INDIA produced over £36trillion in goods and trade to fund the British Empire which was ultimately "stolen" by the Westminster elite, according to academics.
The British Raj in India lasted from 1858 to 1947, when the country gained independence when Lord Louis Mountbatten partitioned the country and Pakistan was established as a nation state. Before that era, the British East India company ruled from 1757. It was a private company which the British Crown came to gain effective control over.
The Koh-i-Noor diamond in the British Crown Jewels is a powerful symbol of the riches that the British Empire took from the Indian subcontinent.
However, economist Utna Patnaik has now put a concrete figure on the wealth that Britain drained from India in this period.
Drawing on archival research from 200 years of records, Patnaik calculated a total of of £36trillionfrom the period 1765 to 1938.
The stunning figure is a conservative estimate and is 17 times more that the current GDP of the United Kingdom, which stands at 2.04 trillion.
University of London academic Jason Hickel explains how this research shatters the historical narrative that India was not a profitable colony for Britain.
After the East India Company took control of vast sections of India, they established a monopoly on trade.

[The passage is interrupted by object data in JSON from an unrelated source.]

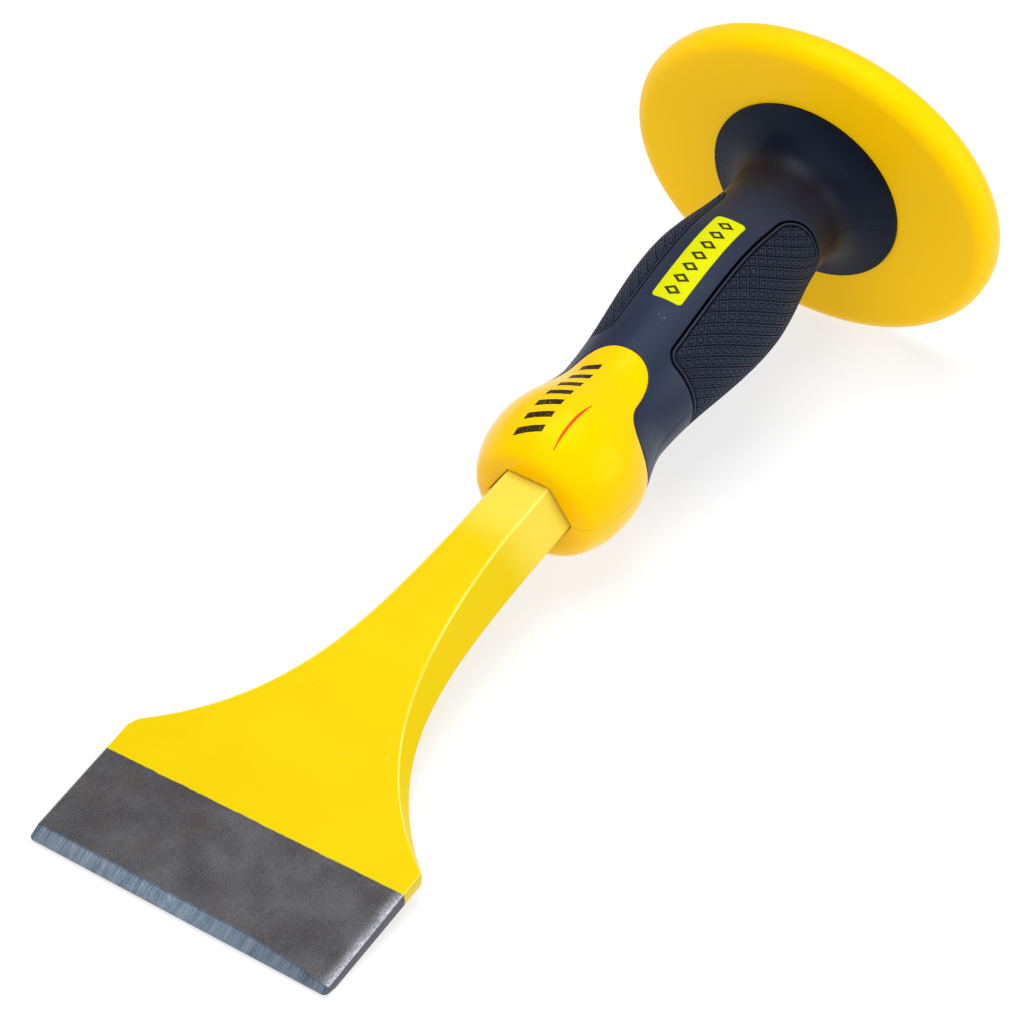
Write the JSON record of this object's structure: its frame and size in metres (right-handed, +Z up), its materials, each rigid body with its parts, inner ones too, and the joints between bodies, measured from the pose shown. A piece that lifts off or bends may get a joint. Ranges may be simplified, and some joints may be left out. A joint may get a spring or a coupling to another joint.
{
  "type": "guarded floor chisel",
  "caption": "Wide forged floor chisel with a hexagonal bar, two-tone moulded grip with textured pads, and an oval hand guard. Struck with a hammer to lift boards or cut brick.",
  "frame": {"origin": "on the bench under the middle of the tool's footprint, with the tool lying as it rests: on the lower heel of its cutting edge and on the rim of its guard", "axes": "+X runs from the cutting edge towards the strike face, +Y across the blade, +Z up. The tool's own axis lies in the XZ plane and climbs about 9 degrees towards +X"},
  "size_m": [0.252, 0.091, 0.0773],
  "materials": {
    "painted_steel": "gloss yellow paint on forged steel, bare at the blade",
    "core_plastic": "gloss yellow moulding",
    "sleeve_rubber": "satin near-black moulding",
    "pad_rubber": "matt near-black moulding with a fine raised pattern",
    "badge_plastic": "plain lemon label",
    "guard_plastic": "satin yellow moulding"
  },
  "bodies": {
    "root": {"chisel_bar": "painted_steel", "handle_core": "core_plastic", "grip_sleeve": "sleeve_rubber", "grip_pad_left": "pad_rubber", "grip_pad_right": "pad_rubber", "badge": "badge_plastic", "guard_disc": "guard_plastic"}
  },
  "joints": []
}
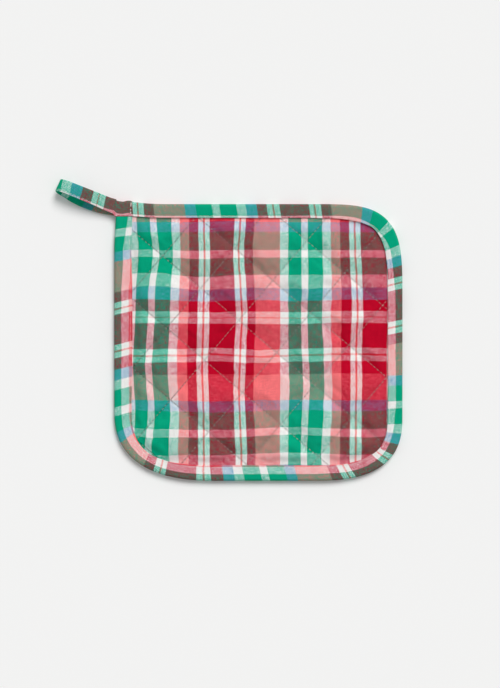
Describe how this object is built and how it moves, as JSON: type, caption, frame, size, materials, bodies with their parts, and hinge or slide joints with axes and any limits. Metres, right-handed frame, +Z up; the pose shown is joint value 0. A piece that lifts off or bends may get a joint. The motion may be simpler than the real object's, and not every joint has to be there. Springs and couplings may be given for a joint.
{
  "type": "pot holder",
  "caption": "Quilted square plaid cotton pot holder with rounded corners, a bound edge and a hanging loop at one corner.",
  "frame": {"origin": "under the middle of the pad, on the plane it rests on", "axes": "+Z up out of the pad's face, +Y towards the bound side that runs into the loop, +X away from the loop"},
  "size_m": [0.2406, 0.2089, 0.0115],
  "materials": {
    "panel_cloth": "plaid plain-weave cotton in red, coral, green, white and blue, quilted, matte",
    "strip_cloth": "the same plaid cotton cut so that its green and white stripes run along the strip, matte",
    "sewing_thread": "pale grey-green cotton sewing thread, matte"
  },
  "bodies": {
    "root": {"quilted_panel": "panel_cloth", "binding": "strip_cloth", "hanging_loop": "strip_cloth"}
  },
  "joints": []
}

They also collected taxes from the Indian people, and then used portions of that tax revenue to buy Indian goods for British use.
“In other words, instead of paying for Indian goods out of their own pocket, British traders acquired them for free, "buying" from peasants and weavers using money that had just been taken from them,” says Hickel.
Britain made further profit from Indian goods when they were sold for export.
Exportation of Indian goods all over the world helped to fuel the Industrial Revolution as many strategic materials like iron came from the subcontinent.